Final Reflective Essay

“Oh, no. No, no, no. There’s too much to learn from examining that tension between the power and the impact of the art and realizing where that art comes from and what the impetus behind that art is. The best way to engage with twisted or otherwise problematic art, in my opinion, is to first off acknowledge that that art has an impact, hurts people, and understand that engaging with it could perpetuate some of the harm that that art is capable of doing, but flag it, warn it, put it off to the side where people can engage with it at their leisure, at their choice or at a point where they’re strong enough or capable of doing so, but then engage with it. There’s a line between respecting the work and honoring the person. You can respect the craft. You don’t have to put that person on a pedestal.

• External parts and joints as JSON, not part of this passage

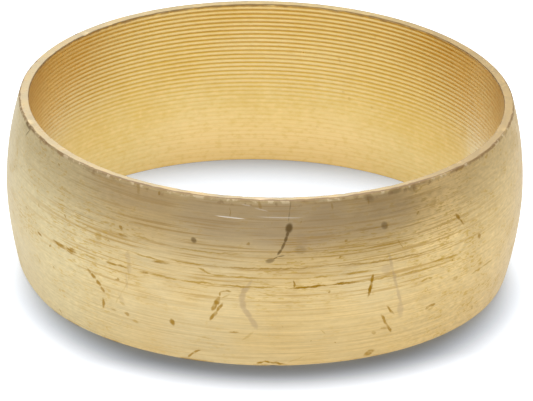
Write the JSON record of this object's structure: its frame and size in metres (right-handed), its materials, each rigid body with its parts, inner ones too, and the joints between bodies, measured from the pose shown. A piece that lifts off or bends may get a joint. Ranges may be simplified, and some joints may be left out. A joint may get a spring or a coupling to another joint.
{
  "type": "compression ring",
  "caption": "Turned brass compression ring with a crowned outside, narrow flat end faces and a plain bore that slides over a tube.",
  "frame": {"origin": "centre of the lower end face, on the ring's axis", "axes": "+Z along the bore's axis, up from the lower end face; the ring is round, so X and Y are free"},
  "size_m": [0.0308, 0.0308, 0.0105],
  "materials": {
    "brass": "turned, fine lathe lines round the outside and feed marks in the bore, lightly scratched and stained"
  },
  "bodies": {
    "root": {"compression_ring": "brass"}
  },
  "joints": []
}
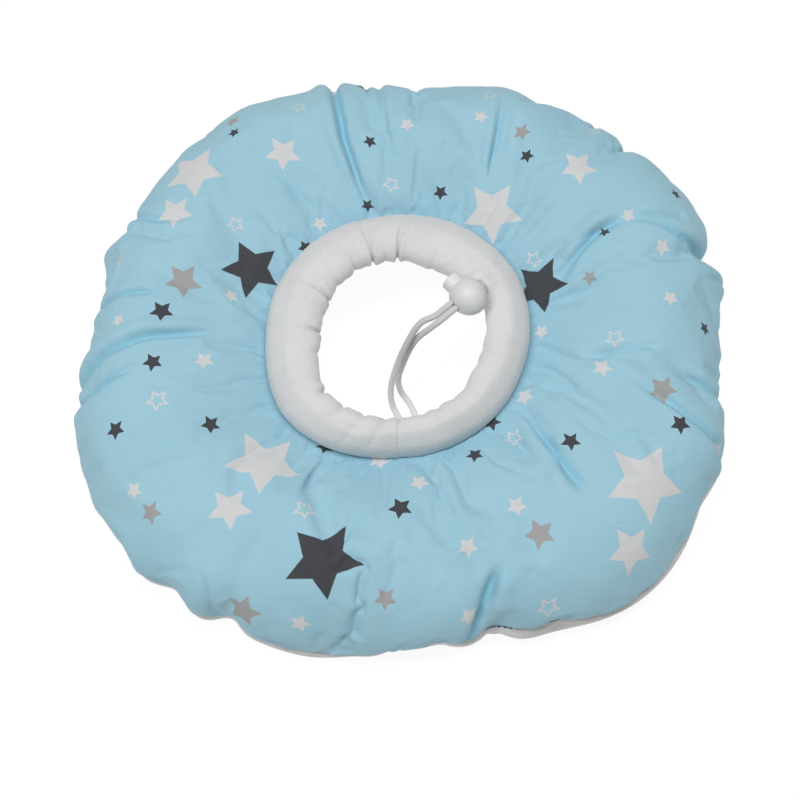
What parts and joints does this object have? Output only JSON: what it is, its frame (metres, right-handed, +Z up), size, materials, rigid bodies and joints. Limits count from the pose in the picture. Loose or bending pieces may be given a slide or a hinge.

Artists are human beings and that means you need to examine them in all their facets. You have to recognize that these are people and that the things that make them sometimes horrible people are sometimes the things that make them good writers or good artists and that’s what you want to engage with”.–, “N.K. Jemisin on H.P. Lovecraft”

To call my semester good would be a lie but to say that I learned nothing would also be incorrect. I am struggling immensely with the contradictions I see in my past semester. A student who loves class but never goes. Someone who loves to read but won’t pick up a book. A perfectionist who refuses to start until the last minute, leaving himself with no time to achieve anything. I would love to write on this page that through the process of learning and growing this semester that all of these problems have been solved, but saying that would not be in good faith and the process of good faith is perhaps my biggest takeaway from any class with Professor McCoy. Still, thoughtful reflection is a good thing and perfection is impossible. If N.K. Jemisin can support the reading of H.P. Lovecraft, a vile racists, because “Artists are human beings. You have to recognize that these are people and that the things that make them sometimes horrible people are sometimes the things that make them good writers or good artists”, then I can look back at this past semester and separate the failings I see from the growth I know to be there. The quote above is one that I originally thought had a shallower meaning at the beginning of the semester. To me it meant that you can set aside “the bad” and engage with a book or work of art as you see fit. Leave the bad things out and look only at the positive. I now recognize that interpretation to be wrong. In her quote Jemisin calls on the reader to engage with the problematic art, not to ignore it. If I were to apply the concept of “ignoring” to everyday life there would be no growth in my life. Instead, “engaging”, even if its problematic, is the only way to improve and grow. For literature the same must be true. It is definitely easy to simply ignore the parts of a novel that make me uncomfortable but engaging with them will almost always give me a better understanding of the work as a whole. 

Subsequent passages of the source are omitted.